##### Provided entries #####
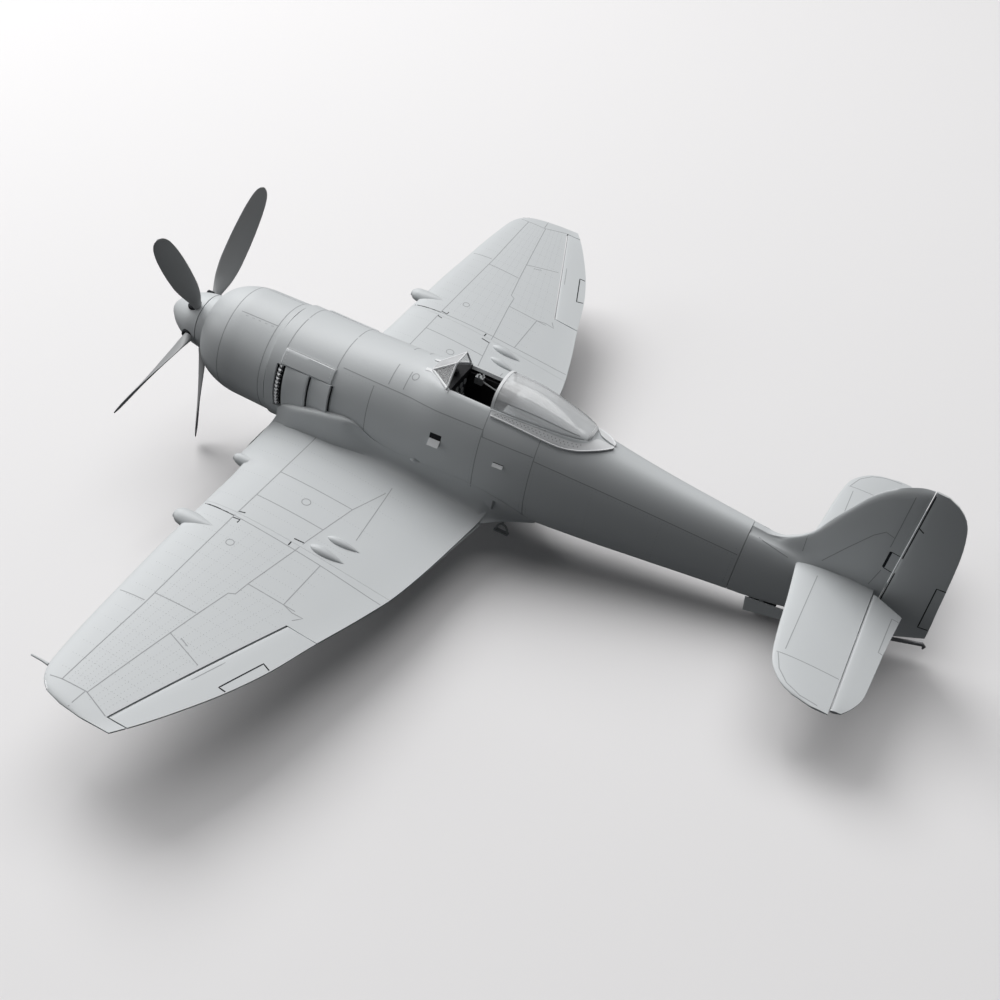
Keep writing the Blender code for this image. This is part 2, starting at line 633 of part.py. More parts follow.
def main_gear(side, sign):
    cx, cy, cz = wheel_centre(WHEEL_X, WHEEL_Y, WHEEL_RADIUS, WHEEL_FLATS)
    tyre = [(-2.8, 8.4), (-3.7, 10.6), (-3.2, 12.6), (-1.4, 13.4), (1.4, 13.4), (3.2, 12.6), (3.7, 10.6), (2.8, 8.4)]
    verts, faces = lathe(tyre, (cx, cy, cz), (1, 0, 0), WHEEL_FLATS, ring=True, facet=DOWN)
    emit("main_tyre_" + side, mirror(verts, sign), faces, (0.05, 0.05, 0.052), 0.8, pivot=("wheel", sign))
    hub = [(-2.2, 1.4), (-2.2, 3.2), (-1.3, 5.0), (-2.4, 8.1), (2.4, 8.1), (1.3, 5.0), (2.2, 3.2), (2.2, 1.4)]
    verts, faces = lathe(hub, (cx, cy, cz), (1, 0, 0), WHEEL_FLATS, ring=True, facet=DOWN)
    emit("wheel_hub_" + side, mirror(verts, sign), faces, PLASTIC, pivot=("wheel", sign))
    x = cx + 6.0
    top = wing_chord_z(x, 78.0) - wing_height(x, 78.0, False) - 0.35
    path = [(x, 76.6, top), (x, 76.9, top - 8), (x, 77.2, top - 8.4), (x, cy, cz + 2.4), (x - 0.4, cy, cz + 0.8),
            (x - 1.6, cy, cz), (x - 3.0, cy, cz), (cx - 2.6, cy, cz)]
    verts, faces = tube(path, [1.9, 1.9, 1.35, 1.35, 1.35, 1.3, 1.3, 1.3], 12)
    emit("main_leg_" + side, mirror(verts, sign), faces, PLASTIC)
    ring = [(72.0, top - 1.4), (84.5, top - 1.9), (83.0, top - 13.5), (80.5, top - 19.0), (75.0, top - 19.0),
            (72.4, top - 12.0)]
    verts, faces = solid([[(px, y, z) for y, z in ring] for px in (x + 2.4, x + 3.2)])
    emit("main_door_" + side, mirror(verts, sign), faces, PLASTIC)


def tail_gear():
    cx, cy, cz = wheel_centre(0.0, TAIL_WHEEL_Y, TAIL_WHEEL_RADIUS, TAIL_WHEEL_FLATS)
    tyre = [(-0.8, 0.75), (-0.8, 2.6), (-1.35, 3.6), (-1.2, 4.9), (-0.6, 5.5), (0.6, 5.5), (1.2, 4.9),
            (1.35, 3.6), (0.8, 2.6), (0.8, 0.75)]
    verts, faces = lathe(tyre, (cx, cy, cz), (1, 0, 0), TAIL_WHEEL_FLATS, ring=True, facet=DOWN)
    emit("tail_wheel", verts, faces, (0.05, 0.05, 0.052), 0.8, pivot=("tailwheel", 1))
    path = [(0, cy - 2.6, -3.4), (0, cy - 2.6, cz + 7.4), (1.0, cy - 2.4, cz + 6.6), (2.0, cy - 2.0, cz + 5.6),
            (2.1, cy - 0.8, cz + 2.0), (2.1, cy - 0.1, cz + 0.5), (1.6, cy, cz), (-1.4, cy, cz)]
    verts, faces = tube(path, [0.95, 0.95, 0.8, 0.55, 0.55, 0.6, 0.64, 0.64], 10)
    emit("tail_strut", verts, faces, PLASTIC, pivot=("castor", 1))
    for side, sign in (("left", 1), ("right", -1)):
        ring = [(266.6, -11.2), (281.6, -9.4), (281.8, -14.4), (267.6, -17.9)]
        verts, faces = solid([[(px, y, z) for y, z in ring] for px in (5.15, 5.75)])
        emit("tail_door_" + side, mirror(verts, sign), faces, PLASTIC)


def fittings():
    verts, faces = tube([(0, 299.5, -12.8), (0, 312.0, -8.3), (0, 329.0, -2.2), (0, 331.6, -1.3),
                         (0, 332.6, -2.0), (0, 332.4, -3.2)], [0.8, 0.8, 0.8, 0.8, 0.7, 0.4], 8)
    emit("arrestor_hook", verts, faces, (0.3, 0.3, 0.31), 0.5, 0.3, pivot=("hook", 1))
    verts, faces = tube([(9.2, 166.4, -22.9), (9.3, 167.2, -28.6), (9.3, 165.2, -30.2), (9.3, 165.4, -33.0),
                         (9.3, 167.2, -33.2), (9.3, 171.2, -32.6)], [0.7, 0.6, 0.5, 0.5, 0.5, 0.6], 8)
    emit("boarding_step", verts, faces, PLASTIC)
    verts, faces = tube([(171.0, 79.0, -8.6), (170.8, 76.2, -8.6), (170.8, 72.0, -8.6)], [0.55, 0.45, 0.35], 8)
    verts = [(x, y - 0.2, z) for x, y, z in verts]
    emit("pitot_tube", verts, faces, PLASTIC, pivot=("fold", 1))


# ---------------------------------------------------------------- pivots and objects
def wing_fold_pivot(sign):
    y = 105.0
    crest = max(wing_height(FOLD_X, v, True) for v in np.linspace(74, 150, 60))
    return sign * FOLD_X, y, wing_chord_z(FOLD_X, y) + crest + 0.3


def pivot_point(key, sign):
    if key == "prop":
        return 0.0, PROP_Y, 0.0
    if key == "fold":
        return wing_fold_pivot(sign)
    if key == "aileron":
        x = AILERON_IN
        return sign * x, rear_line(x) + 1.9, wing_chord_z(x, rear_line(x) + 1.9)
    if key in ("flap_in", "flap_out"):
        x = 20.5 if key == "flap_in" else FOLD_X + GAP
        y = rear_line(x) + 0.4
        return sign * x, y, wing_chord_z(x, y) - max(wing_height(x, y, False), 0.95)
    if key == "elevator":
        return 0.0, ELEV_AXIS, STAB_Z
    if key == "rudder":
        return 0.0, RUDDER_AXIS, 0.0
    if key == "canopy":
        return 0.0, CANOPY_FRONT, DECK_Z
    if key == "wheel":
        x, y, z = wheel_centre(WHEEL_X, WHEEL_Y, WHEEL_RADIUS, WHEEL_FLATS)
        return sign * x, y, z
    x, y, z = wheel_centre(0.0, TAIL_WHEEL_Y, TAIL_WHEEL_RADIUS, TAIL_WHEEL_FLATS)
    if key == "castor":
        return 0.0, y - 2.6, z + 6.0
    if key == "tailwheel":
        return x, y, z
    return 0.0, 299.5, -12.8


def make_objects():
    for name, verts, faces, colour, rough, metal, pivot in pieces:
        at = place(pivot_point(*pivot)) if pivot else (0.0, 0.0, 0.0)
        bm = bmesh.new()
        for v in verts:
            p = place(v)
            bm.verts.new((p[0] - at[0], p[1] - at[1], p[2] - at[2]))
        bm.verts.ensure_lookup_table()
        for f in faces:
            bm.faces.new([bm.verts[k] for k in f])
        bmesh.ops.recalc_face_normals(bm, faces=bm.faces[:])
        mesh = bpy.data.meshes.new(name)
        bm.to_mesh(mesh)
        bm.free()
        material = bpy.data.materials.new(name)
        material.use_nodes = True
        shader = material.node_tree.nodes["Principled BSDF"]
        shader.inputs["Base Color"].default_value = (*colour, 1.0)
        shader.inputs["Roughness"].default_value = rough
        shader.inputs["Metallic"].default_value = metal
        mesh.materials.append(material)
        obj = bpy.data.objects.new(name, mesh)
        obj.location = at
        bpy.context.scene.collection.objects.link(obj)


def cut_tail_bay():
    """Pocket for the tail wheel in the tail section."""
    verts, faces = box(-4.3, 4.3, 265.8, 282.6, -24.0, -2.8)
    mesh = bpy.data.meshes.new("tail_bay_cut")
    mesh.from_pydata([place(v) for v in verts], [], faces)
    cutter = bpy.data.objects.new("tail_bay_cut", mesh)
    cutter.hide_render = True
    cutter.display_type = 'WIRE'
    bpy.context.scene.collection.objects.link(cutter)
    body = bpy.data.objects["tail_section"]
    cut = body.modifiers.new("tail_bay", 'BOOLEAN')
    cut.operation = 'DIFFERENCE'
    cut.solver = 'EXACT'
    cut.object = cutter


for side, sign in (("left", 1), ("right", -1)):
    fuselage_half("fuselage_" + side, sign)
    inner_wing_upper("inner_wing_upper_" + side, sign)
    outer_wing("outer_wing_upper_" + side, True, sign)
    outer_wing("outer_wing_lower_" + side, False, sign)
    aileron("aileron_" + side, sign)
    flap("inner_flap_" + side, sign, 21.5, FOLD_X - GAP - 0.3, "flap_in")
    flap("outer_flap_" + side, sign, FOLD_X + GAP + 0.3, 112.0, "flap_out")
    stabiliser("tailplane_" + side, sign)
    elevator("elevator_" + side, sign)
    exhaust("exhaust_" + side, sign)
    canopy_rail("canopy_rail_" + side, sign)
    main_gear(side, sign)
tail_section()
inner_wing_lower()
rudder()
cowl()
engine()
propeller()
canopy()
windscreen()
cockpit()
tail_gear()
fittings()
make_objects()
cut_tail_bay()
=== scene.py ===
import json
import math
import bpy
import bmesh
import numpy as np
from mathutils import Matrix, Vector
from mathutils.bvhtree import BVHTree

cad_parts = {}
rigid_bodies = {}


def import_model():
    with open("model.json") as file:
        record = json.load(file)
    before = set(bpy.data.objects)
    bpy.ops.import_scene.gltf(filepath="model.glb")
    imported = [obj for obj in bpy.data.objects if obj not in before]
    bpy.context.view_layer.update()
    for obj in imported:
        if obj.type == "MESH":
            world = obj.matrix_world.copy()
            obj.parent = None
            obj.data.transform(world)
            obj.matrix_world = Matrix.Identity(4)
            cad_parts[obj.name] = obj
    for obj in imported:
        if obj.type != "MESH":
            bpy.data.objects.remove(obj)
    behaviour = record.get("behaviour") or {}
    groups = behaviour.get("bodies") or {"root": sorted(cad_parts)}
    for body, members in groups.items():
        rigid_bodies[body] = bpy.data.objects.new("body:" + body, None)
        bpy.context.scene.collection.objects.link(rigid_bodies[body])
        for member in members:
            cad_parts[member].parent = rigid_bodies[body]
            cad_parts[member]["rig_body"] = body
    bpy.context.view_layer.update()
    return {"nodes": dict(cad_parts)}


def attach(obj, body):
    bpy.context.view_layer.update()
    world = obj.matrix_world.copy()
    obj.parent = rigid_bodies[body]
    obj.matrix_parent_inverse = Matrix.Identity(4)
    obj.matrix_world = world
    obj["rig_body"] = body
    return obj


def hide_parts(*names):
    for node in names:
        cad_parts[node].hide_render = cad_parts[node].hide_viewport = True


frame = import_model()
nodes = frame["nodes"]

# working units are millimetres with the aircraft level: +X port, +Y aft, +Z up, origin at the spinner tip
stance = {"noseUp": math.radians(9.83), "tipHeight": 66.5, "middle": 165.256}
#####
##### Provided entries #####
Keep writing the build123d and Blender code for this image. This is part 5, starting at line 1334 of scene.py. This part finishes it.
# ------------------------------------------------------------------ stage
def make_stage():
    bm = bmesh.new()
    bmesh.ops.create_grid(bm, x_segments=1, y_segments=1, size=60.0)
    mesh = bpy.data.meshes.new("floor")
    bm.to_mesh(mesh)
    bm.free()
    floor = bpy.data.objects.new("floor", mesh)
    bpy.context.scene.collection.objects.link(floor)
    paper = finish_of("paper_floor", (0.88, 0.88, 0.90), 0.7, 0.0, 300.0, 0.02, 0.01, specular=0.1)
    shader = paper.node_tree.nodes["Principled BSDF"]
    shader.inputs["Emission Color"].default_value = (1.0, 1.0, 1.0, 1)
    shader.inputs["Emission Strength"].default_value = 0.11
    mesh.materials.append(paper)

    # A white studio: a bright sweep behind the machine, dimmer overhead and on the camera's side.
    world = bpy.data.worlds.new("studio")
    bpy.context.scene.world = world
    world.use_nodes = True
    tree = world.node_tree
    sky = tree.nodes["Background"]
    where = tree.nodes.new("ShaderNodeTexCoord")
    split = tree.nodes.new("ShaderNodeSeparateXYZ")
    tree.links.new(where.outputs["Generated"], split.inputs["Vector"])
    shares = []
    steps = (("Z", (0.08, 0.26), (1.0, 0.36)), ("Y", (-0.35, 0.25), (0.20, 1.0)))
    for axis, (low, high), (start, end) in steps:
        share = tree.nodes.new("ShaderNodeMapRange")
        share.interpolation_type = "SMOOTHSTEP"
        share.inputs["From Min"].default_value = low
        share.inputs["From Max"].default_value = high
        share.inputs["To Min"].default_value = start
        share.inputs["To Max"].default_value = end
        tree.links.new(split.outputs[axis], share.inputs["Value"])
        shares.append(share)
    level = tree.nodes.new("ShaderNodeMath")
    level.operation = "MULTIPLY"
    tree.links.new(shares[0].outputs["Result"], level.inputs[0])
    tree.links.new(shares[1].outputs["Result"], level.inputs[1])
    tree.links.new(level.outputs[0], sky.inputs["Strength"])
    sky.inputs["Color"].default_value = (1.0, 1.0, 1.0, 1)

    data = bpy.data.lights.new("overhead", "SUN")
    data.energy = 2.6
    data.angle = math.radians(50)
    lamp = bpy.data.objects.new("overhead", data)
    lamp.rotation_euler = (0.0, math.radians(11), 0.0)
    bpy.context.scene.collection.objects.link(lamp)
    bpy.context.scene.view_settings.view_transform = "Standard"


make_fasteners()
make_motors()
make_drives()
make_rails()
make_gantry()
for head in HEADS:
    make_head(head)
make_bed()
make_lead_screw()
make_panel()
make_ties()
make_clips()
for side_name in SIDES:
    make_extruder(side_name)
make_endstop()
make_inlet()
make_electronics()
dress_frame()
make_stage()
#####
Problem to work on.
From the records above, repeat exactly the lines from the one with "side, sign, FOLD_X" through the one with "record = json.load(file)", both included.

The result.
    flap("outer_flap_" + side, sign, FOLD_X + GAP + 0.3, 112.0, "flap_out")
    stabiliser("tailplane_" + side, sign)
    elevator("elevator_" + side, sign)
    exhaust("exhaust_" + side, sign)
    canopy_rail("canopy_rail_" + side, sign)
    main_gear(side, sign)
tail_section()
inner_wing_lower()
rudder()
cowl()
engine()
propeller()
canopy()
windscreen()
cockpit()
tail_gear()
fittings()
make_objects()
cut_tail_bay()
=== scene.py ===
import json
import math
import bpy
import bmesh
import numpy as np
from mathutils import Matrix, Vector
from mathutils.bvhtree import BVHTree

cad_parts = {}
rigid_bodies = {}


def import_model():
    with open("model.json") as file:
        record = json.load(file)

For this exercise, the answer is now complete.